Scenario: choose between shipping a small product experiment or spending the same week on maintenance. Use synthetic values only.

Option Outcome Probability Value
Experiment Strong signal and reusable learning 0.20 120
Experiment Weak signal, some learning 0.50 25
Experiment No useful signal 0.30 -20
Maintenance Known operational improvement 1.00 25

Experiment gross expected value:

(0.20 * 120) + (0.50 * 25) + (0.30 * -20) = 30.5

If the experiment costs 10 units of effort beyond maintenance, net expected value is 20.5, below the maintenance option's 25. If the experiment can be reduced so the extra cost is 4, net expected value becomes 26.5 and wins, assuming no hard constraints are violated.

The decision is not "experiments are good" or "maintenance is safer." The decision is driven by the cost and the probability of reusable learning.

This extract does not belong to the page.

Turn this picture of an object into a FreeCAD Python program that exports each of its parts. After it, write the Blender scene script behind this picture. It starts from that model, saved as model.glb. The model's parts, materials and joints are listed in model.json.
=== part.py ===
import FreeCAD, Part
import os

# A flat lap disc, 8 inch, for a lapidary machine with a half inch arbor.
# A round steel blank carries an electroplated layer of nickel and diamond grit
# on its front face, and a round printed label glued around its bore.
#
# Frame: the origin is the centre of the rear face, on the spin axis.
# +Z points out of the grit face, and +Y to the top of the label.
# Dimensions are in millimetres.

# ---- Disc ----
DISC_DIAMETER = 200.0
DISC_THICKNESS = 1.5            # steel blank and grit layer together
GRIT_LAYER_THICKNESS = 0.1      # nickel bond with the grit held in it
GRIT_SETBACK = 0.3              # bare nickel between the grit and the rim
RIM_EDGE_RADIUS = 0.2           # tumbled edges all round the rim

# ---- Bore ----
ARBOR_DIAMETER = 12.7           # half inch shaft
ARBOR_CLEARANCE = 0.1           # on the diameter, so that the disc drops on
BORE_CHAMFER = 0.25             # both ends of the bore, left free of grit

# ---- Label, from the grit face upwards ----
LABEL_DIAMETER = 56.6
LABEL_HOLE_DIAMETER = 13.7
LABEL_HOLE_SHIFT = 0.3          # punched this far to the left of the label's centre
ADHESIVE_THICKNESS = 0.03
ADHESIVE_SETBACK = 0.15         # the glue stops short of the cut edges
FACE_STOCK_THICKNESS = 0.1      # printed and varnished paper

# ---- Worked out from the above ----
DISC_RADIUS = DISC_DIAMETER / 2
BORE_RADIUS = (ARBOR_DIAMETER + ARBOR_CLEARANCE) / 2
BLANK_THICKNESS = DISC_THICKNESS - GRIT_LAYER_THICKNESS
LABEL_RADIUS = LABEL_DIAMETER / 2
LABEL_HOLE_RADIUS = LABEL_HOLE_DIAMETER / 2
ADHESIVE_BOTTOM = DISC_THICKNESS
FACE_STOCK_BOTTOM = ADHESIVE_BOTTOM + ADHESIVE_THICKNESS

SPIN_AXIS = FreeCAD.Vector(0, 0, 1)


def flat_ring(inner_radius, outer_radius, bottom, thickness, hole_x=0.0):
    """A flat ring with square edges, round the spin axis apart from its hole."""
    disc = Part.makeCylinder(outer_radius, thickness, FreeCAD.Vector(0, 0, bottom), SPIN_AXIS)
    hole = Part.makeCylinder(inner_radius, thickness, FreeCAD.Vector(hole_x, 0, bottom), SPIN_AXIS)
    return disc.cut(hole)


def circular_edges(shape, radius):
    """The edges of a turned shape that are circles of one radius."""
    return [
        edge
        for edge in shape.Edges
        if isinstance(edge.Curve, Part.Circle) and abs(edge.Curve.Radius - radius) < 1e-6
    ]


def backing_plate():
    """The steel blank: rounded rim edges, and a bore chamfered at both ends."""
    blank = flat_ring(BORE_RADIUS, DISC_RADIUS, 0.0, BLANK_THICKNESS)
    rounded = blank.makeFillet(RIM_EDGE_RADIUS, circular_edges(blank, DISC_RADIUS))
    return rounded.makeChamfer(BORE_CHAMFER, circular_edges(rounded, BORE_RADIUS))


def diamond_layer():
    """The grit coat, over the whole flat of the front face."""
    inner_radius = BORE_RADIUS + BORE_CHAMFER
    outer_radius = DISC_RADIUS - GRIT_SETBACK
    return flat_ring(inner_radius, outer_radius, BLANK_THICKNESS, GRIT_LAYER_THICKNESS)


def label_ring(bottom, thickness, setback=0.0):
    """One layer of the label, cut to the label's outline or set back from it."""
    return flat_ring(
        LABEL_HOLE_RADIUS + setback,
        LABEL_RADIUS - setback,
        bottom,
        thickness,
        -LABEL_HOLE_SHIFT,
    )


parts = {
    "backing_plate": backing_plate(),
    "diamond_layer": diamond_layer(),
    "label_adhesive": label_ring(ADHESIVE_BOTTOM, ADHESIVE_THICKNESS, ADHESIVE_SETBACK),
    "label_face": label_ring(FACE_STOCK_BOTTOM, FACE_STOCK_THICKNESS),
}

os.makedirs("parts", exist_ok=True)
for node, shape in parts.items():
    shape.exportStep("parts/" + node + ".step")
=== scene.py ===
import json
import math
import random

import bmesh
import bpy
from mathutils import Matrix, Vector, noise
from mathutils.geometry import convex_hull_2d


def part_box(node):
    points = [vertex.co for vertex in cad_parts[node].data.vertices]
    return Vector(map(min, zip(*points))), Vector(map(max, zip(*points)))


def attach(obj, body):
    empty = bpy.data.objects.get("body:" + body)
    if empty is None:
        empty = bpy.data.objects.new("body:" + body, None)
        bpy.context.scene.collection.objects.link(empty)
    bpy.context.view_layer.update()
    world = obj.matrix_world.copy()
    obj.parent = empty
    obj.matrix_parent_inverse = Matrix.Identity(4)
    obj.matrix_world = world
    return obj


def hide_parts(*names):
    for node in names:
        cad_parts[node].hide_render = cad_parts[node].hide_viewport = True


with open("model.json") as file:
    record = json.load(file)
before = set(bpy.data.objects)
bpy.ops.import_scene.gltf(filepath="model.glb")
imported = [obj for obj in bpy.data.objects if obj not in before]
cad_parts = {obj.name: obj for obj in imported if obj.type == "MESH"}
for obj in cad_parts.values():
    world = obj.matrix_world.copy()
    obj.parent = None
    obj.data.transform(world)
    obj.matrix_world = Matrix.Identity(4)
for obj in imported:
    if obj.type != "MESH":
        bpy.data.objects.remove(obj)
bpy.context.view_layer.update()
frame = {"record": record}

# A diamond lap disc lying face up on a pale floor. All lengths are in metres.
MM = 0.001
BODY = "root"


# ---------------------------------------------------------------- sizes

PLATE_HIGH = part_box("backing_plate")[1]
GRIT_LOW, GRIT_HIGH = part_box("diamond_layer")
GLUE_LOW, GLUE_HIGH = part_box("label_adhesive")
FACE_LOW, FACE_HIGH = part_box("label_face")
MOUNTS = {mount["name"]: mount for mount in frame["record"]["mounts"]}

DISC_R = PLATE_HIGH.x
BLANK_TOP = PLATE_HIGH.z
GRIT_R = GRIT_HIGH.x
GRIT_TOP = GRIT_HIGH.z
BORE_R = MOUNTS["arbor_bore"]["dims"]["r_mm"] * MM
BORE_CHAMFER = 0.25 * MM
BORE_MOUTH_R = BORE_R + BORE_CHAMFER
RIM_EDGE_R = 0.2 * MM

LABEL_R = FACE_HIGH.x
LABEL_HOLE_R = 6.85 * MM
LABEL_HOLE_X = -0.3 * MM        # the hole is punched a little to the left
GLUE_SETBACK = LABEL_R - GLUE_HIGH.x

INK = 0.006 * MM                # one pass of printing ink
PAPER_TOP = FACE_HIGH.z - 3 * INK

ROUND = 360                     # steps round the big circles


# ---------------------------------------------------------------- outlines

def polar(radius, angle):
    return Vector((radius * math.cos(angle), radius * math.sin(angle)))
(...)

That is the assumption to test.

9. Value of Information

Information has expected value when it can change the decision.

Use this shortcut:

VOI = expected improvement from better choice after learning - cost of learning

Gather information when:

  • the current expected-value leader has a small margin,
  • the decision flips under plausible assumptions,
  • the information is cheap relative to the stakes,
  • the action is hard to reverse,
  • the downside constraint is uncertain.

Do not gather information when the same action wins under every plausible range or when learning costs more than the possible decision improvement.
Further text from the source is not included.